Após três horas e um merecido intervalo, o público pode acompanhar, já no início da noite, a primeira produção da Mostra Competitiva de Curtas Nacionais, Pouco Mais de Um Mês, de André de Novais Oliveira, o retrato de um casal que começa a atingir novos níveis de intimidade. Um aquecimento para o primeiro filme da Mostra de Longas Estrangeiros, Puerta de Hierro – El Exilio de Perón, de Dieguillo Fernández e Víctor Laplace, que retrata (como já sugere o título) o exílio de Juan Domingos Perón, ex-presidente da Argentina, e sua luta para voltar à terra natal.
Apesar dos aplausos ao fim da sessão (talvez pela presença do carismático Laplace, que além de ser um dos diretores do longa é também seu protagonista), Puerta de Hierro deixa a desejar ao mostrar o líder argentino como uma pessoa unilateral em um roteiro pobre de diálogos e que beira muitas vezes ao melodrama sem contexto. Sem falar que há varias pontas soltas, assuntos jogados a esmo na tela e, principalmente para quem não conhece a história da Argentina, a falta de contextualização histórica e politica. Quem se salva é o próprio Laplace e sua bela atuação. Arrisco já em coloca-lo como um dos fortes concorrentes a Melhor Ator no festival deste ano.
Com um atraso de mais de trinta minutos, a entrega do Troféu Cidade de Gramado para Wagner Moura só não irritou o publico pelo carisma do homenageado. Recém chegado dos EUA (onde participou da estreia oficial de Elysium, produção internacional que tem seu nome no elenco), Moura subiu ao palco para receber o premio do critico de cinema Rubens Ewald Filho e se ateve a um longo, porém interessante discurso, em que dedicou o troféu a sua mãe (presente na cerimônia). Com o sotaque baiano acentuado, o ator também homenageou seus colegas e amigos de profissão, especialmente Lázaro Ramos e Vladimir Brichta, aceitando o premio como se ele representasse toda esta geração de astros. Conhecido por sua veia política e social, Moura ainda lembrou o Dia dos Pais com a história de um homem que foi levado há um mês pela policia carioca, nunca mais apareceu e seus filhos não sabem de seu paradeiro.

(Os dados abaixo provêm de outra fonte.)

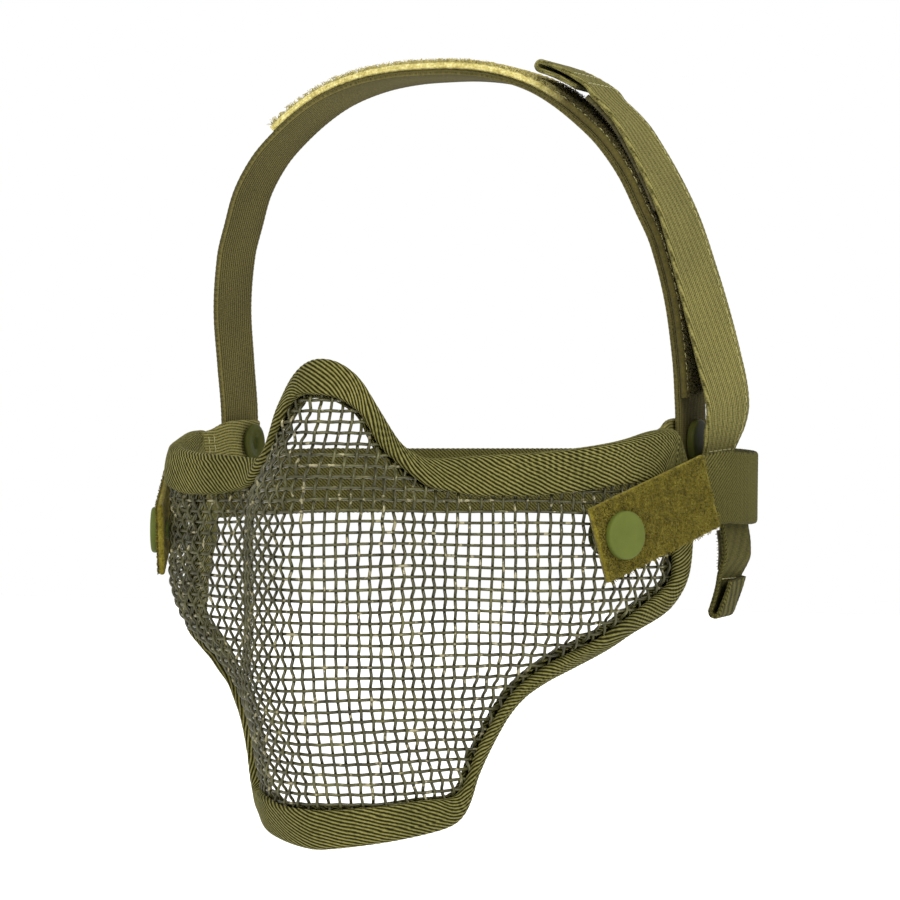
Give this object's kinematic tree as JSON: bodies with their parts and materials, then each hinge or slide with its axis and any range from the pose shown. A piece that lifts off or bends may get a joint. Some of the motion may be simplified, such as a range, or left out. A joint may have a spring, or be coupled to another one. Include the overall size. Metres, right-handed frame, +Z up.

Para encerrar a noite, ainda foi exibido outro curta da mostra nacional, Merda!, de Gilberto Scarpa, uma interessante e divertida história que resgata textos de Shakespeare (com Hamlet como destaque), e o primeiro longa da competição brasileira do Festival de Gramado, Éden, de Bruno Safadi. Chamado para apresentar o filme no palco, o próprio diretor (ao lado da equipe, que inclui Leandra Leal e Julio Andrade) ressaltou que as filmagens foram feitas em apenas duas semanas. Talvez isto reflita o tanto de estranheza que o longa causa. Ao bater em um tema relevante como a profusão de igrejas que prometem salvar a vida das pessoas, Safadi talvez se perca um pouco no que ele realmente quis dizer no fim das contas – e do filme. Porém, o talentoso elenco merece um olhar atento, especialmente Leandra Leal, que pode levar seu segundo Kikito para casa.